On 23.10.2017 19:15, Xavier Combelle wrote:
[personal attack deleted]
Did you already encounter a real game with "disturbing life kos or
anti-sekis" and especially "ladders (...) beyond 250 moves" ? If not how
do you believe that Alphago would learn how to manage such situations.

Dave Dyer wrote:
I wonder how alphago-0 treats the menagerie of special positions, such as
bent 4 in the corner, thousand year ko, rotating ko, etc.

uurtamo wrote:
> It will be interesting to realize that those specialized positions
> (thousand-year-ko, bent 4) are actually a microscopic issue in
> game-winning.

The exceptional cases may be rarities in practical play but not all are that rare. E.g., I have had two games in roughly 40,000 ending with a double ko seki. Already one "rarity" occurring occasionally means that all rarities occur more often in practice. Therefore they do have practical relevance. Quite like a white truck is relevant and not to be confused with the sky, or an AI car can kill (which has happened because of such a "rarity"). In go, the consequences or misjudging "rarities" are just up a lost game, but this is the very purpose - avoiding lost games by avoiding errors. Rarities are good test samples for checking whether an AI program avoids errors in non-standard situations.

The same must be studied for standard situations, whose deeper details can also lead to errors. Not because a standard by itself would be difficult but because the deeper details increase complexity and this can lead to errors. Studying the standards and identifying errors in their deeper details can be difficult. E.g., we see AlphaGo (Zero) invading and living in a large moyo or not invading and wonder why. Part of the answer would be: invading and living is impossible. Studying this is complex because it involves deep reading for the standard case of a moyo and the question of invading it.

The "rarities" are infrequent but can be good test tools because distinguishing correct from wrong play can be easy if a rarity's behaviour is understood well. The standards are frequent but often not the best test tools because many standards interact with each other and they all depend on deep reading and exact positional judgement.

I cannot know if AlphaGo Zero has already learnt how to play in (some) rarities (those that can be solved earlier than the constant game end rule; e.g., we cannot test 4 octuple kos), will learn it or would not be able to learn it - but I want to know. In particular, because I want to know which errors AlphaGo Zero does make.
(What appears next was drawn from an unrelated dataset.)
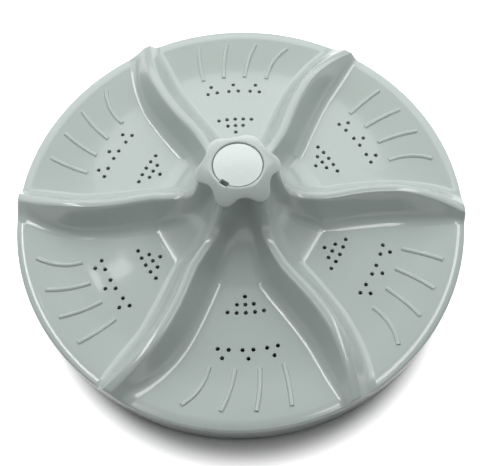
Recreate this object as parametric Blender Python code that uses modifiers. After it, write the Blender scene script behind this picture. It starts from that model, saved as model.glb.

I want to know this for go and for the general AI project. Avoiding errors is essential for both. I do not fall into the illusion that AlphaGo Zero would be the perfect player but expect that it can make errors at any (unexpected) time. We need to understand what causes errors, how frequent they are and what most extreme consequences they can have. Rarities are one very good study tool for this purpose.